Jozwiak, Mountaineers Continue Tradition Helping Local Kids

More than three decades ago, Brian Jozwiak came to West Virginia University. The memories he took with him from an All-American football career may fade over time, but the passion he developed for helping local children will not.

Back then, in the early 1980s, Jozwiak took a short trip from Mountaineer Field across the parking lot to Ruby Memorial Hospital, where Coach Don Nehlen encouraged his athletes to meet with kids in the Children’s Hospital each week of the season.

“On Friday at 3 o’clock before home games, we’d get into a little bus wearing our jerseys and we’d go over and hang out with the kids.” Jozwiak recalled. “To see their faces and see the families embrace us as we would come in there and visit really struck a chord with me.”

Jozwiak was determined not to let his last visit to the Children’s Hospital to be the last time he gave back to the kids who filled its rooms. Five years after his career with the Mountaineers came to an end, he returned to West Virginia and started the annual Brian Jozwiak Golf Outing.

Now in its 27th year, Jozwiak estimates that proceeds from the event have resulted in more than $300,000 of donations to the organizations it benefits. These days, the funds go to WVU Medicine Children’s and to Buddy Walk for Down syndrome awareness.

Each year, current and former WVU football players gather as the “celebrities” in the golf scramble, joining five other golfers for a day on the course.

“That right there in and of itself is very special and for the young guys that come over, the current players, we’re helping them realize that giving back and kids, that’s an important part of this culture and we’ve got to have that. We try to keep that going,” Jozwiak said.

Quincy Wilson remembers the first time he attended the Jozwiak Golf Outing more than a decade ago as an undergraduate at West Virginia University and all these years later, it keeps him coming back.

“Just the way I was treated. Every year you come here, it’s like family,” Wilson, the former WVU running back, said. “It’s just one of those annual events that you look forward to. Every time I’m like let me know the date because I always try to make it up here.”

More than a dozen current Mountaineer football players filled the golf carts around Lakeview Golf Resort, including West Virginia natives Elijah Wellman, Jon Lewis and Mike Molina, but also out-of-staters Kyle Bosch and Will Grier.
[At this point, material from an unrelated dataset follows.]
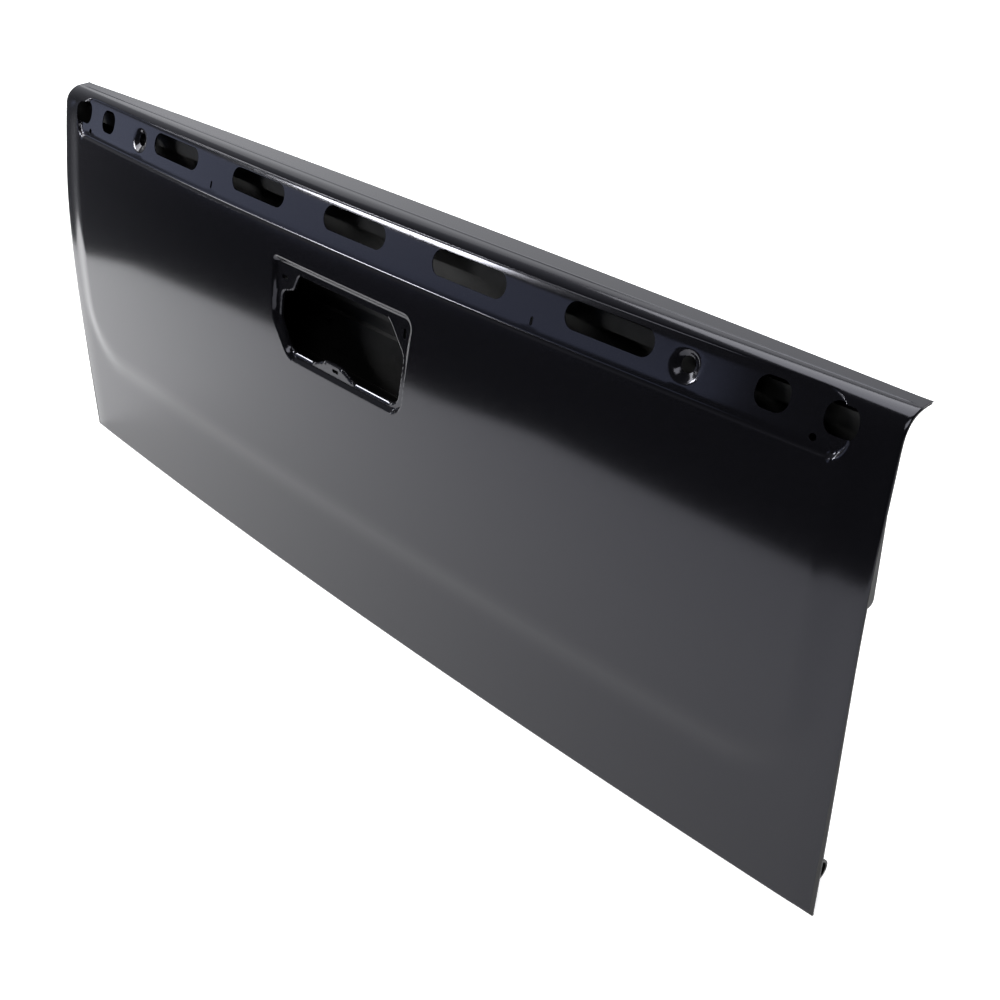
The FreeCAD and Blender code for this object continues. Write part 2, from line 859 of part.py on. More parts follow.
def latch_pad(label, side):
    """Pad raised from the end wall, hollow behind, with the slot for the latch."""
    level = from_top("pad_drop") - dim("pad_tall") / 2
    middle = dim("pad_front") + dim("pad_depth") / 2
    half_depth = cell("pad_depth") * 0.5
    half_tall = cell("pad_tall") * 0.5
    wall = cell("end_wall")
    inset = dim("end_inset")
    body = end_block(label, side, middle, level, inset, half_depth, half_tall, cell("pad_height"), "pad_corner")
    hollow = new_sketch(body, "YZ_Plane", "hollow")
    polygon(hollow, box_corners(half_depth - wall * 2, half_tall - wall * 2))
    cut_out(body, hollow, cell("pad_height") - wall, side > 0)
    slot = new_sketch(body, "YZ_Plane", "slot")
    polygon(slot, box_corners(cell("latch_slot") * 0.5, cell("latch_slot_tall") * 0.5))
    cut_out(body, slot, cell("pad_height") * 2, side > 0)


def hinge_plate(label, side):
    level = dim("hinge_foot") + dim("hinge_tall") / 2
    middle = dim("hinge_front") + dim("hinge_depth") / 2
    half_depth = cell("hinge_depth") * 0.5
    half_tall = cell("hinge_tall") * 0.5
    inset = dim("end_inset")
    end_block(label, side, middle, level, inset, half_depth, half_tall, cell("hinge_plate"), "hinge_corner")


def hinge_cup(label, side):
    """Short tube on the hinge plate that takes the pin of the body side."""
    inset = dim("end_inset") - dim("hinge_plate")
    body = new_body(label, end_placement(side, dim("cup_depth_place"), dim("cup_level"), inset))
    outline = new_sketch(body, "YZ_Plane", "outline")
    circle(outline, ZERO, ZERO, cell("cup_diameter"))
    circle(outline, ZERO, ZERO, cell("cup_bore"))
    pad(body, outline, cell("cup_length"), side < 0)


def cable_plate(label, side):
    """Plate inside the end wall that the support cable is bolted through."""
    inset = dim("end_inset") + dim("end_wall")
    body = new_body(label, end_placement(side, dim("cable_depth"), dim("cable_level"), inset))
    outline = new_sketch(body, "YZ_Plane", "outline")
    polygon(outline, box_corners(cell("cable_plate_width") * 0.5, cell("cable_plate_tall") * 0.5))
    circle(outline, ZERO, ZERO, cell("cable_hole"))
    pad(body, outline, cell("cable_plate"), side > 0)


def corner_gusset(label, side):
    """Triangular tie between the end wall and the bed-side panel."""
    level = from_top("rail_foot_drop") - dim("rail_flange")
    wall_x = side * (end_place(level + dim("brace_wall")) - dim("end_inset") - dim("end_wall"))
    body = new_body(label, at(wall_x, PANEL_FACE, level))
    outline = new_sketch(body, "XY_Plane", "outline")
    polygon(outline, [(ZERO, ZERO), (cell("gusset_leg") * -side, ZERO), (ZERO, -cell("gusset_depth"))])
    pad(body, outline, cell("brace_wall"))


def stiffener(label, place, depth_name):
    """Upright hat section, flanges on the bed-side beads and crest close to the skin."""
    top = from_top("stiffener_top_drop")
    front_depth = skin_depth(place, top) + WALL + dim("mastic_gap")
    rear_depth = PANEL_FACE - dim("bead_depth")
    depth = derived(depth_name, rear_depth - front_depth)
    body = new_body(label, at(place, rear_depth, dim("stiffener_foot")))
    wall = cell("brace_wall")
    half = cell("stiffener_width") * 0.5
    edge = half + cell("stiffener_flange")
    crest = half - cell("stiffener_slope")
    outline = new_sketch(body, "XY_Plane", "outline")
    outer = [(half, -wall), (crest, -depth)]
    inner = [(half - wall, ZERO), (crest - wall, wall - depth)]
    right = outer + [(edge, ZERO), (edge, -wall)] + inner
    left = [(-x, y) for x, y in right]
    polygon(outline, [left[2], left[3], left[0], left[1], right[1], right[0],
                      right[3], right[2], right[4], right[5], left[5], left[4]])
    pad(body, outline, cell("end_height") - cell("stiffener_top_drop") - cell("stiffener_foot"))


def upper_rail():
    """Hat section along the bed-side panel, behind the slots of the band."""
    body = new_body("upper_rail", at(0, PANEL_FACE, from_top("rail_foot_drop")))
    wall = cell("brace_wall")
    depth = cell("rail_setback") - wall
    flange = cell("rail_flange")
    slope = cell("rail_slope")
    top = cell("rail_tall")
    outline = new_sketch(body, "YZ_Plane", "outline")
    polygon(outline, [
        (ZERO, ZERO), (ZERO, flange + wall), (wall - depth, flange + slope + wall),
        (wall - depth, top - flange - slope - wall), (ZERO, top - flange - wall), (ZERO, top),
        (-wall, top), (-wall, top - flange), (-depth, top - flange - slope),
        (-depth, flange + slope), (-wall, flange), (-wall, ZERO),
    ])
    end = end_place(from_top("rail_foot_drop") + dim("rail_tall"))
    half = end - dim("end_inset") - dim("end_wall")
    pad(body, outline, derived("rail_length", half * 2), both_ways=True)


def sill_angle():
    """Angle along the hinge line, on the foot wall and against the bed-side panel."""
    level = dim("foot_wall_level") + dim("panel_wall")
    body = new_body("sill_angle", at(0, PANEL_FACE, level))
    wall = cell("brace_wall")
    leg = cell("sill_leg")
    outline = new_sketch(body, "YZ_Plane", "outline")
    polygon(outline, [(ZERO, ZERO), (ZERO, leg), (-wall, leg), (-wall, wall), (-leg, wall), (-leg, ZERO)])
    pad(body, outline, cell("width_foot") - cell("sill_end_gap") * 2, both_ways=True)


def access_cover():
    """Cover screwed into its seat, with two beads that stand out towards the bed."""
    depth = BED - dim("cover_depth") + dim("panel_wall")
    body = new_body("access_cover", at(0, depth, dim("cover_level")))
    half_width = cell("cover_width") * 0.5
    wall = cell("panel_wall")
    outline = new_sketch(body, "XZ_Plane", "outline")
    polygon(outline, box_corners(half_width, cell("cover_height") * 0.5))
    plate = pad(body, outline, wall)
    doc.recompute()
    round_edges(body, plate, edges_along(plate.Shape, vector(0, 1, 0)), "cover_corner")
    bead_half = cell("cover_bead") * 0.5
    bead_length = half_width - cell("cover_bead_margin")
    for name, share in (("upper", 0.25), ("lower", -0.25)):
        offset = cell("access_height") * share
        bead = new_sketch(body, "XZ_Plane", name)
        polygon(bead, box_corners(bead_length, bead_half, offset))
        pad(body, bead, cell("cover_bead_rise"), True)
        for part, length, reverse in (("floor", wall, False), ("rise", cell("cover_bead_rise") - wall, True)):
            hollow = new_sketch(body, "XZ_Plane", name + "_" + part)
            polygon(hollow, box_corners(bead_length - wall, bead_half - wall, offset))
            cut_out(body, hollow, length, reverse)
    screws = new_sketch(body, "XZ_Plane", "screws")
    for x, z in cover_screw_places():
        circle(screws, Length(x, repr(x)), Length(z, repr(z)), cell("cover_screw"))
    cut_out(body, screws, wall * 2, True)


formed("outer_skin", SKIN)
formed("inner_panel", inner_panel())
formed("foot_wall", foot_wall())
formed("handle_frame", handle_frame())
for side, word in ((-1, "left"), (1, "right")):
    formed(word + "_end_wall", end_wall(side))
    latch_pad(word + "_latch_pad", side)
    hinge_plate(word + "_hinge_plate", side)
    hinge_cup(word + "_hinge_cup", side)
    cable_plate(word + "_cable_plate", side)
    corner_gusset(word + "_corner_gusset", side)
    stiffener(word + "_outer_stiffener", side * dim("stiffener_outer"), word + "_outer_depth")
    stiffener(word + "_inner_stiffener", side * dim("stiffener_inner"), word + "_inner_depth")
upper_rail()
sill_angle()
access_cover()
doc.recompute()


def check_and_write():
    for feature in doc.Objects:
        if "Invalid" in feature.State or "Error" in feature.State:
            raise RuntimeError("failed: " + feature.Label)
    os.makedirs("parts", exist_ok=True)
    for piece in pieces:
        if piece.Shape.isNull() or not piece.Shape.isValid():
            raise RuntimeError("bad shape: " + piece.Label)
        piece.Shape.exportStep("parts/" + piece.Label + ".step")
        print(piece.Label, len(piece.Shape.Solids), round(piece.Shape.Volume))


check_and_write()
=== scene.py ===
import bpy
import math
import numpy as np
from mathutils import Matrix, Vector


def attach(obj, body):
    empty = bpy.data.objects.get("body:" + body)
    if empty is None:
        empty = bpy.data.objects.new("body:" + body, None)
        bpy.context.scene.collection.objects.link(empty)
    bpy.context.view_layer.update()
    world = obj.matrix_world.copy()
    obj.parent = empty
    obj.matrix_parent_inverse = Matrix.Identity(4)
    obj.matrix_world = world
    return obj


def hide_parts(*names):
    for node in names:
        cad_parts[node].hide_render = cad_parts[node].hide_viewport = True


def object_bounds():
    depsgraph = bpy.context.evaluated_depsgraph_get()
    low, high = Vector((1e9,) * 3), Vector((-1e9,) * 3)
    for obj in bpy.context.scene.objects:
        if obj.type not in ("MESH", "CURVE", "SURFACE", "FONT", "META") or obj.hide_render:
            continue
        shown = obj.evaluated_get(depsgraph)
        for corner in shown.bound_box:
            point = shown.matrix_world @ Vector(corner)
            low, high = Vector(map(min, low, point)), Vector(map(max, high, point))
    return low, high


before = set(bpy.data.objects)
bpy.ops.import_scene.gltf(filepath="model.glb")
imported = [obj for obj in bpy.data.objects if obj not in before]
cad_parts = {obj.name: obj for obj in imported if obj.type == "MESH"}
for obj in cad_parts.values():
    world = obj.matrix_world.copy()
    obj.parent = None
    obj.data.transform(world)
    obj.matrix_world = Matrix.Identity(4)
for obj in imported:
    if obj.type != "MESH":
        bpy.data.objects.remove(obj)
cad_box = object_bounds()


# The camera stands to the right of the tailgate, above it and on its outer side.
camera_data = bpy.data.cameras.new("camera")
camera_data.lens = 47.67
camera_data.clip_end = 60
camera_place = (1.28295, -0.97956, 1.15231)
camera_right = (0.6869053, 0.72669125, 0.00899707)
camera_down = (0.38225457, -0.35074188, -0.85490443)
camera_ahead = (-0.61809591, 0.59067755, -0.5187075)
camera = bpy.data.objects.new("camera", camera_data)
bpy.context.scene.collection.objects.link(camera)
turn = Matrix((camera_right, [-part for part in camera_down], [-part for part in camera_ahead])).transposed()
camera.matrix_world = Matrix.Translation(camera_place) @ turn.to_4x4()
bpy.context.scene.camera = camera
bpy.context.scene.view_settings.view_transform = "Standard"


# Studio: a pale paper floor that runs far back behind the tailgate, and soft boxes. The paper ends a
# little in front of it, so that the upper skin mirrors the dark of the room, as in the photograph.
def linear(hex_colour):
    """Linear colour of an sRGB hex value."""
    parts = [int(hex_colour[i:i + 2], 16) / 255 for i in (1, 3, 5)]
    return [part / 12.92 if part <= 0.04045 else ((part + 0.055) / 1.055) ** 2.4 for part in parts] + [1]


def add_node(material, kind, settings=(), links=()):
    """Adds a shader node, sets its properties and sockets by name, and links its inputs."""
    tree = material.node_tree
    node = tree.nodes.new(kind)
    for name, value in dict(settings).items():
        if name in node.inputs:
            node.inputs[name].default_value = value
        else:
            setattr(node, name, value)
    for name, source in dict(links).items():
        tree.links.new(source, node.inputs[name])
    return node


def new_material(name, **settings):
    """A material with its principled shader and Object coordinates."""
    material = bpy.data.materials.new(name)
    material.use_nodes = True
    shader = material.node_tree.nodes["Principled BSDF"]
    for socket, value in settings.items():
        shader.inputs[socket.replace("_", " ")].default_value = value
    place = add_node(material, "ShaderNodeTexCoord").outputs["Object"]
    return material, shader, place


def deselect_all():
    if bpy.context.object and bpy.context.object.mode == "EDIT":
        bpy.ops.object.mode_set(mode="OBJECT")
    bpy.ops.object.select_all(action="DESELECT")


def wear(piece, material):
    piece.data.materials.clear()
    piece.data.materials.append(material)


paper, paper_shader, paper_place = new_material("backdrop_paper", Roughness=0.9)
paper_shader.inputs["Base Color"].default_value = linear("#F4F4F4")
paper_shader.inputs["Emission Color"].default_value = linear("#FFFFFF")
paper_shader.inputs["Emission Strength"].default_value = 0.7
deselect_all()
FLOOR_EDGE = [(-9, 0.2), (-2.4, -0.1), (-1.75, -0.33), (-1.6, -0.5), (-1.2, -0.65), (-0.57, -0.8), (-0.35, -0.93),
              (0.45, -0.93), (1.4, -1.4), (6, -1.4)]
FLOOR_REAR = 9
bpy.ops.mesh.primitive_grid_add(x_subdivisions=len(FLOOR_EDGE) - 1, y_subdivisions=1, size=2)
floor = bpy.context.object
floor.name = "floor"
for vertex in floor.data.vertices:
    edge_x, edge_y = FLOOR_EDGE[round((vertex.co.x + 1) / 2 * (len(FLOOR_EDGE) - 1))]
    vertex.co = (edge_x, edge_y if vertex.co.y < 0 else FLOOR_REAR, 0)
wear(floor, paper)

world = bpy.data.worlds.new("room")
bpy.context.scene.world = world
world.use_nodes = True
ray = add_node(world, "ShaderNodeTexCoord").outputs["Generated"]
rearward = add_node(world, "ShaderNodeVectorMath", {"operation": "DOT_PRODUCT"}, {0: ray})
rearward.inputs[1].default_value = (-0.45, 0.9, 0)
glow = add_node(world, "ShaderNodeMapRange", {
    "interpolation_type": "SMOOTHSTEP", "From Min": -0.15, "From Max": 0.85, "To Min": 0.02, "To Max": 0.75},
    {"Value": rearward.outputs["Value"]})
world.node_tree.nodes["Background"].inputs["Color"].default_value = linear("#EEF0F8")
world.node_tree.links.new(glow.outputs["Result"], world.node_tree.nodes["Background"].inputs["Strength"])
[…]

Experiencing the fellowship of the event itself is always a draw, as is the opportunity to be a part of raising money for two important causes.

“That means the world to me,” Lewis, a defensive lineman, said of helping children. “I think if I can go out there and I can help them find a way to meet their goals, there’s no price tag that you can put on that.”

Nearly 30 years of student-athletes have joined Jozwiak in this passion project of his and in many cases, the man who originally inspired his program’s connection with the Children’s Hospital attends the golf outing to see the work continue.

“It makes me feel good because as a coach, you get caught up in you’ve got to win this game and you’ve got to do this and do that, but when you get a little older, you find out the wins and losses don’t mean near as much as these guys,” Coach Nehlen said. “I come back here and I get a hug from about 60 guys that I haven’t seen for 20 years, 15 years or whatever and it’s pretty impressive.”

Friday’s showing made it clear that the event is not slowing down any time soon as generations of Mountaineers keep coming back to join Jozwiak in giving back to the community that supported them through their collegiate football careers.